TASK: Extract all of the data and reproduce it precisely.

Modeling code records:
## start

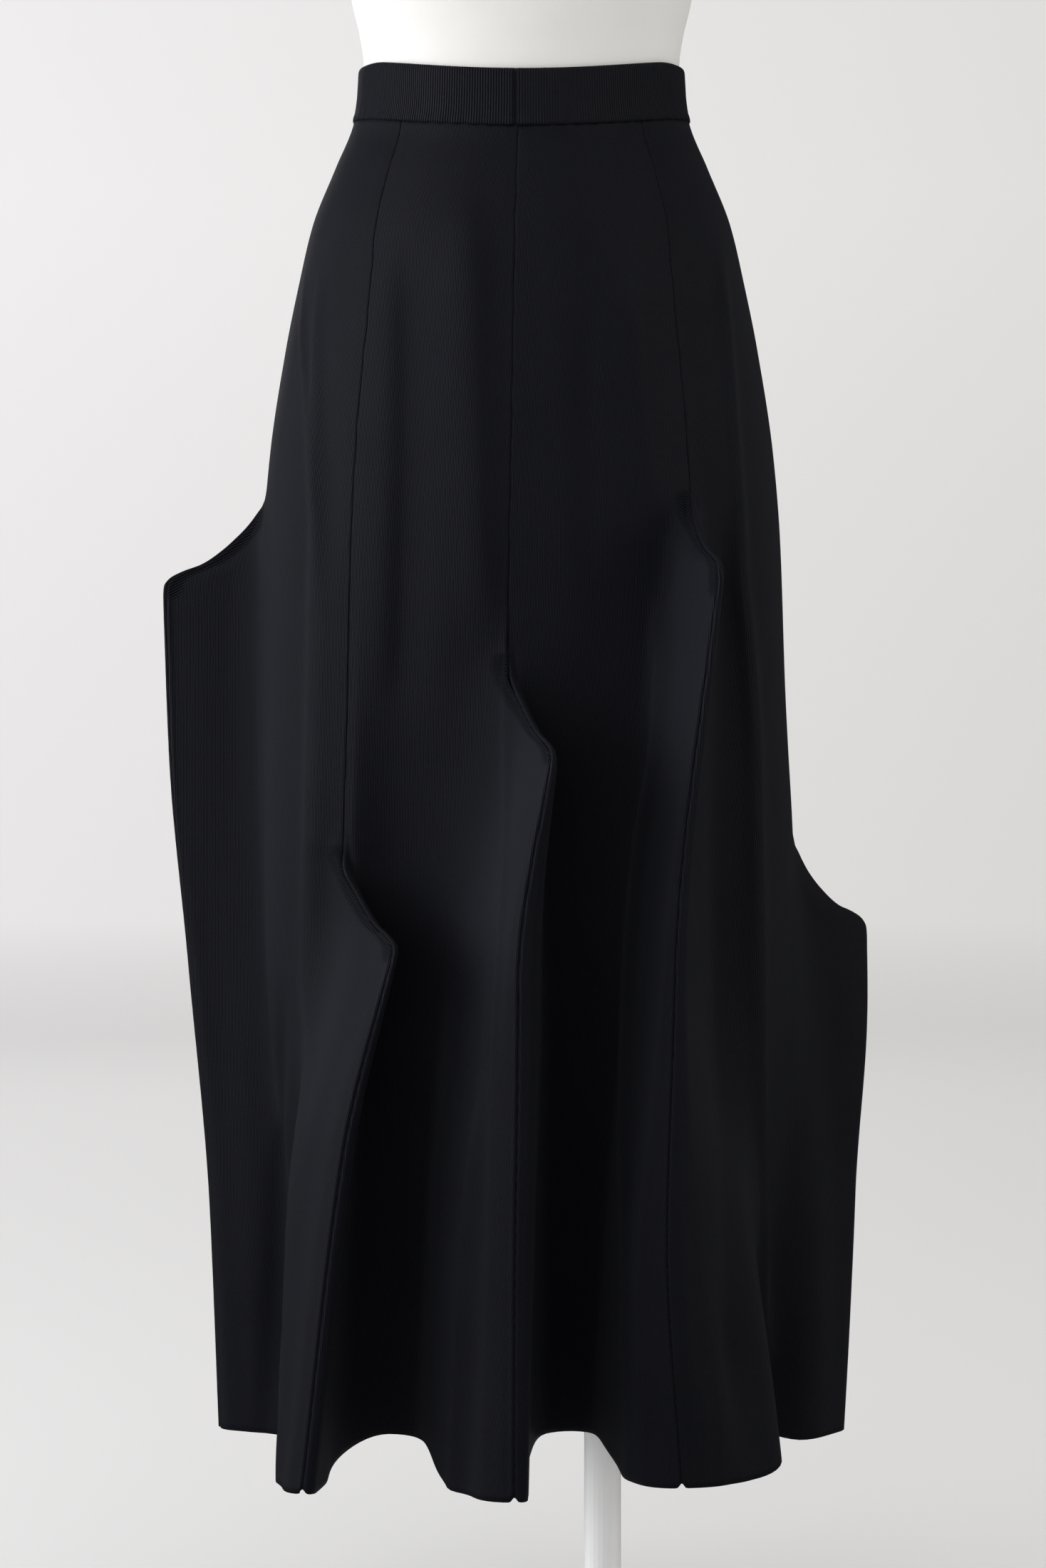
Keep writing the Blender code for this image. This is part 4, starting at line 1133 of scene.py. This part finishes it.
def add_light(light):
    lamp = bpy.data.lights.new(light.name, "AREA")
    lamp.shape = "RECTANGLE"
    lamp.size, lamp.size_y = light.size
    lamp.energy = light.power
    lamp.color = light.colour
    made = bpy.data.objects.new(light.name, lamp)
    made.location = light.place
    way = Vector(LIGHT_AIM) - Vector(light.place)
    made.rotation_euler = way.to_track_quat("-Z", "Y").to_euler()
    bpy.context.scene.collection.objects.link(made)


def make_studio():
    make_stage()
    for light in LIGHTS:
        add_light(light)
    world = bpy.data.worlds.new("studio")
    world.use_nodes = True
    sky = world.node_tree.nodes["Background"]
    sky.inputs["Color"].default_value = SKY_COLOUR
    sky.inputs["Strength"].default_value = SKY_STRENGTH
    bpy.context.scene.world = world
    bpy.context.scene.view_settings.view_transform = "Standard"


CAMERA_PLACE = (0.000962, -2.8, 0.694)
FOCAL_PIXELS, EYE_LEVEL_PIXELS = 5821.2, 200.0  # of the photo; eye level is above its middle
CAMERA_TILT = 90.0 - math.degrees(math.atan(EYE_LEVEL_PIXELS / FOCAL_PIXELS))
LENS, SENSOR = 95.25, 36.0  # mm
CLIP_START, CLIP_END = 0.05, 60.0


def make_camera():
    camera = bpy.data.cameras.new("camera")
    camera.lens = LENS
    camera.sensor_width = SENSOR
    camera.clip_start, camera.clip_end = CLIP_START, CLIP_END
    made = bpy.data.objects.new("camera", camera)
    made.location = CAMERA_PLACE
    made.rotation_euler = Euler((math.radians(CAMERA_TILT), 0.0, 0.0))
    bpy.context.scene.collection.objects.link(made)
    bpy.context.scene.camera = made


def main():
    make_camera()
    make_studio()
    knit = knit_material("black_rib_knit", KNIT_PITCH, KNIT_RIB)
    rib = knit_material("black_waist_rib", WAIST_PITCH, WAIST_RIB)
    band = make_waistband(rib)
    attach(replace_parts(band, "waistband"), "root")
    cut = sections()
    for gore in GORES:
        made, width, length, area = make_gore(gore, cut[gore.name], knit)
        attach(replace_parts(made, gore.name), "root")
    cover = make_form(form_material())
    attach(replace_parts(cover, "form_torso"), "root")
    paint = metal_material()
    for name in ("pole", "base_plate"):
        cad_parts[name].material_slots[0].material = paint


main()
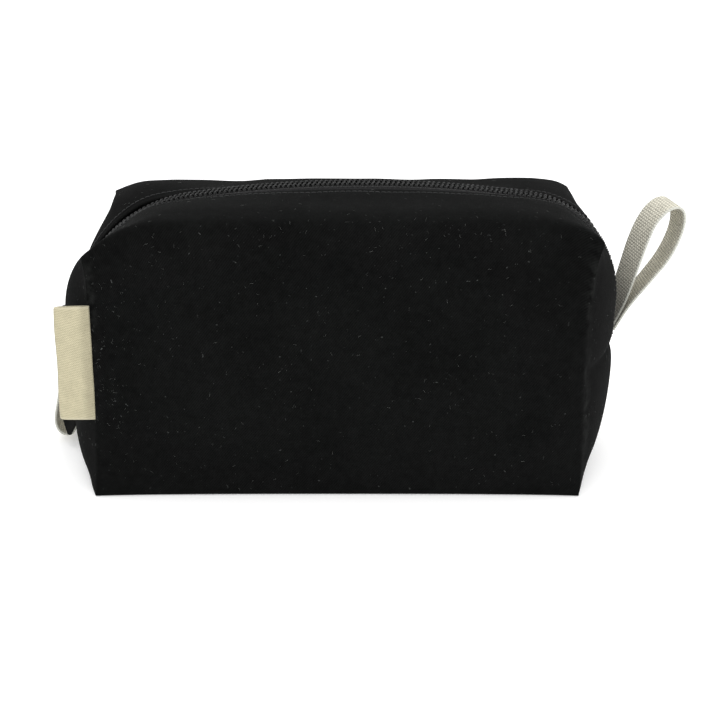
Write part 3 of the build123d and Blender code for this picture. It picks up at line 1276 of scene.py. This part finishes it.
class RepeatTree:
    """A geometry node tree that repeats a bent thread along a line or over a surface."""

    KINDS = ((bpy.types.Material, "NodeSocketMaterial"), (int, "NodeSocketInt"), (float, "NodeSocketFloat"),
             (tuple, "NodeSocketVector"))

    def __init__(self, name: str, **inputs: object) -> None:
        """Makes the tree with its named inputs.

        Args:
            name: The tree's name.
            inputs: Each input's value, by its name in lower case.
        """
        self.tree = bpy.data.node_groups.new(name, "GeometryNodeTree")
        self.graph = Graph(self.tree)
        self.inputs = inputs
        face = self.tree.interface
        face.new_socket("Geometry", in_out="INPUT", socket_type="NodeSocketGeometry")
        self.identifier: dict[str, str] = {}
        for title, value in inputs.items():
            kind = next(kind for sort, kind in self.KINDS if isinstance(value, sort))
            socket = face.new_socket(self.spelled(title), in_out="INPUT", socket_type=kind)
            if not isinstance(value, bpy.types.Material):
                socket.default_value = value
            self.identifier[title] = socket.identifier
        face.new_socket("Geometry", in_out="OUTPUT", socket_type="NodeSocketGeometry")
        self.source = self.tree.nodes.new("NodeGroupInput")

    @staticmethod
    def spelled(title: str) -> str:
        """An input's name as the tree shows it."""
        return title.replace("_", " ").title()

    def given(self, title: str) -> bpy.types.NodeSocket:
        """The socket that brings an input in."""
        return self.source.outputs[self.spelled(title)]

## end

EXERCISE OUTPUT:
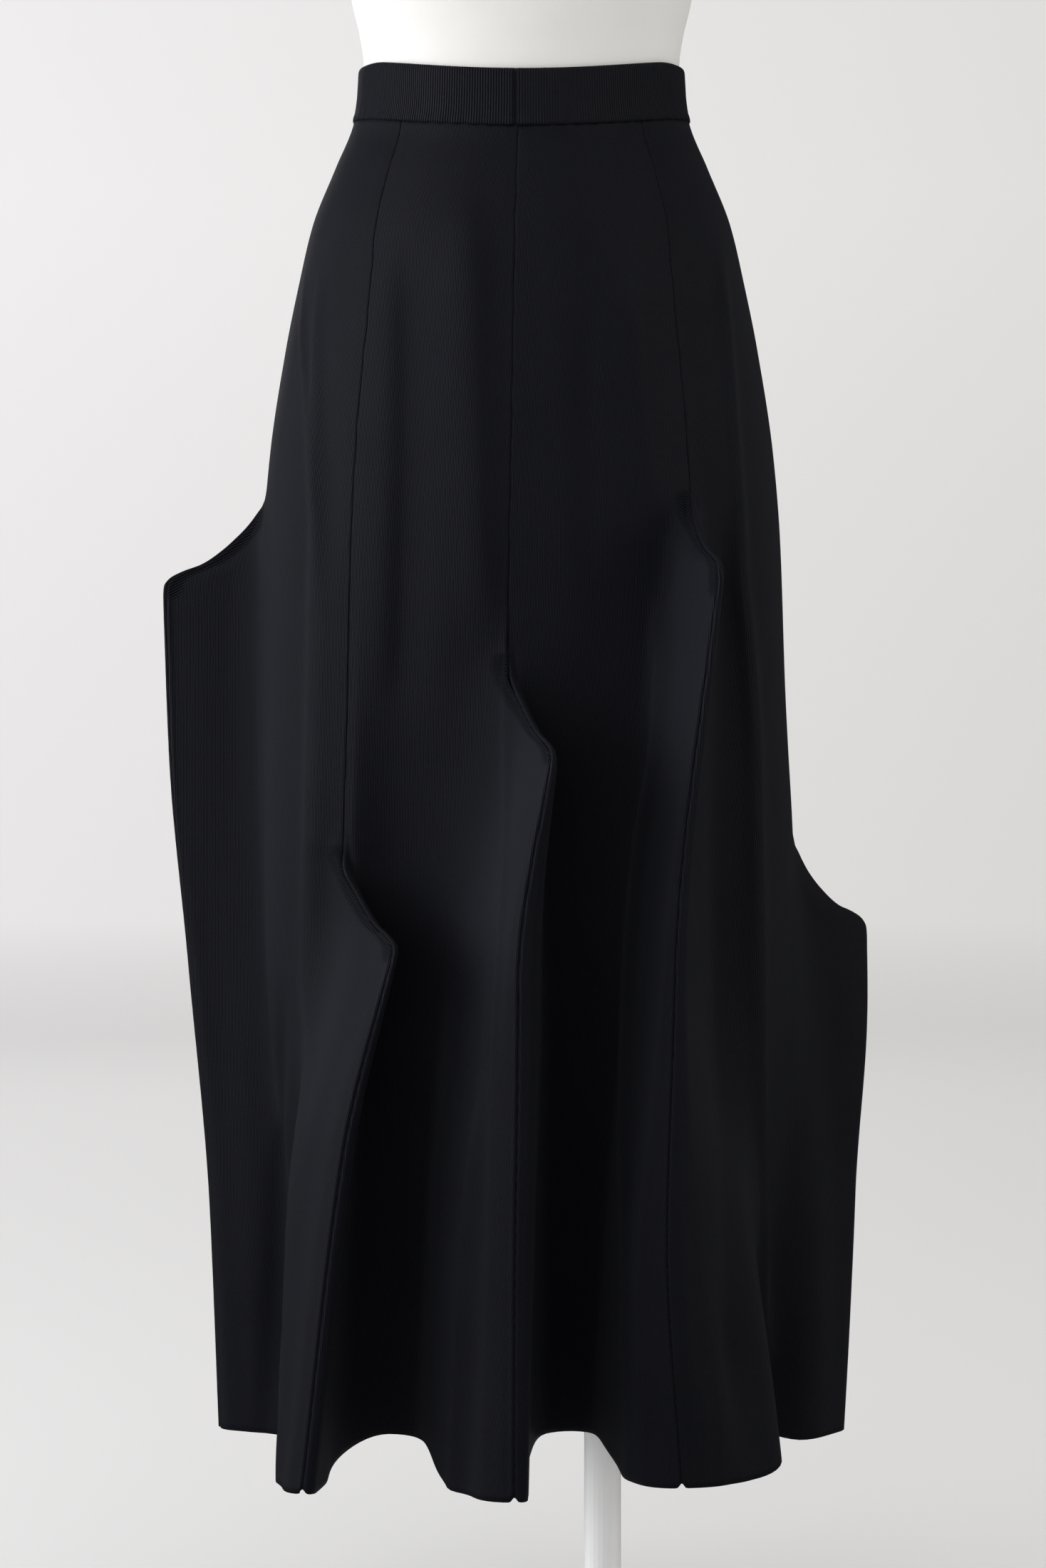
Keep writing the Blender code for this image. This is part 4, starting at line 1133 of scene.py. This part finishes it.
def add_light(light):
    lamp = bpy.data.lights.new(light.name, "AREA")
    lamp.shape = "RECTANGLE"
    lamp.size, lamp.size_y = light.size
    lamp.energy = light.power
    lamp.color = light.colour
    made = bpy.data.objects.new(light.name, lamp)
    made.location = light.place
    way = Vector(LIGHT_AIM) - Vector(light.place)
    made.rotation_euler = way.to_track_quat("-Z", "Y").to_euler()
    bpy.context.scene.collection.objects.link(made)


def make_studio():
    make_stage()
    for light in LIGHTS:
        add_light(light)
    world = bpy.data.worlds.new("studio")
    world.use_nodes = True
    sky = world.node_tree.nodes["Background"]
    sky.inputs["Color"].default_value = SKY_COLOUR
    sky.inputs["Strength"].default_value = SKY_STRENGTH
    bpy.context.scene.world = world
    bpy.context.scene.view_settings.view_transform = "Standard"


CAMERA_PLACE = (0.000962, -2.8, 0.694)
FOCAL_PIXELS, EYE_LEVEL_PIXELS = 5821.2, 200.0  # of the photo; eye level is above its middle
CAMERA_TILT = 90.0 - math.degrees(math.atan(EYE_LEVEL_PIXELS / FOCAL_PIXELS))
LENS, SENSOR = 95.25, 36.0  # mm
CLIP_START, CLIP_END = 0.05, 60.0


def make_camera():
    camera = bpy.data.cameras.new("camera")
    camera.lens = LENS
    camera.sensor_width = SENSOR
    camera.clip_start, camera.clip_end = CLIP_START, CLIP_END
    made = bpy.data.objects.new("camera", camera)
    made.location = CAMERA_PLACE
    made.rotation_euler = Euler((math.radians(CAMERA_TILT), 0.0, 0.0))
    bpy.context.scene.collection.objects.link(made)
    bpy.context.scene.camera = made


def main():
    make_camera()
    make_studio()
    knit = knit_material("black_rib_knit", KNIT_PITCH, KNIT_RIB)
    rib = knit_material("black_waist_rib", WAIST_PITCH, WAIST_RIB)
    band = make_waistband(rib)
    attach(replace_parts(band, "waistband"), "root")
    cut = sections()
    for gore in GORES:
        made, width, length, area = make_gore(gore, cut[gore.name], knit)
        attach(replace_parts(made, gore.name), "root")
    cover = make_form(form_material())
    attach(replace_parts(cover, "form_torso"), "root")
    paint = metal_material()
    for name in ("pole", "base_plate"):
        cad_parts[name].material_slots[0].material = paint


main()
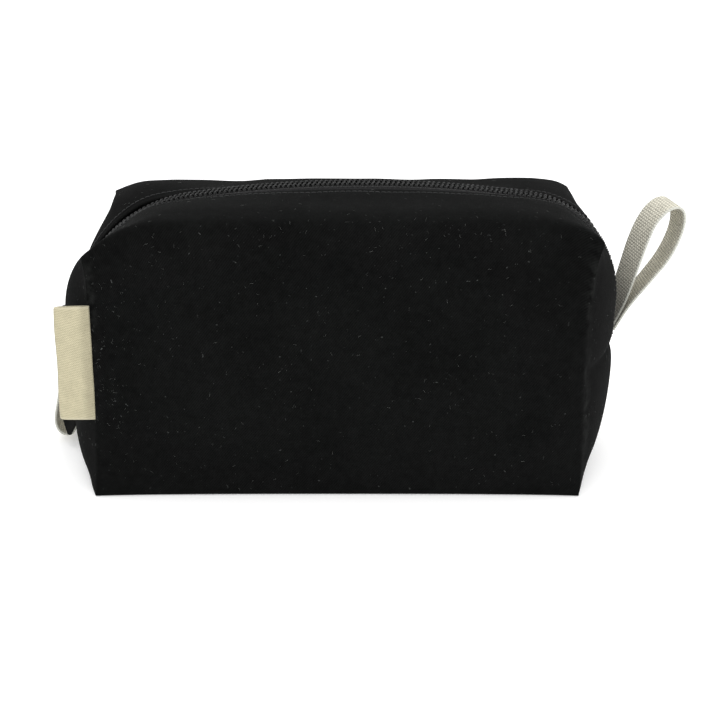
Write part 3 of the build123d and Blender code for this picture. It picks up at line 1276 of scene.py. This part finishes it.
class RepeatTree:
    """A geometry node tree that repeats a bent thread along a line or over a surface."""

    KINDS = ((bpy.types.Material, "NodeSocketMaterial"), (int, "NodeSocketInt"), (float, "NodeSocketFloat"),
             (tuple, "NodeSocketVector"))

    def __init__(self, name: str, **inputs: object) -> None:
        """Makes the tree with its named inputs.

        Args:
            name: The tree's name.
            inputs: Each input's value, by its name in lower case.
        """
        self.tree = bpy.data.node_groups.new(name, "GeometryNodeTree")
        self.graph = Graph(self.tree)
        self.inputs = inputs
        face = self.tree.interface
        face.new_socket("Geometry", in_out="INPUT", socket_type="NodeSocketGeometry")
        self.identifier: dict[str, str] = {}
        for title, value in inputs.items():
            kind = next(kind for sort, kind in self.KINDS if isinstance(value, sort))
            socket = face.new_socket(self.spelled(title), in_out="INPUT", socket_type=kind)
            if not isinstance(value, bpy.types.Material):
                socket.default_value = value
            self.identifier[title] = socket.identifier
        face.new_socket("Geometry", in_out="OUTPUT", socket_type="NodeSocketGeometry")
        self.source = self.tree.nodes.new("NodeGroupInput")

    @staticmethod
    def spelled(title: str) -> str:
        """An input's name as the tree shows it."""
        return title.replace("_", " ").title()

    def given(self, title: str) -> bpy.types.NodeSocket:
        """The socket that brings an input in."""
        return self.source.outputs[self.spelled(title)]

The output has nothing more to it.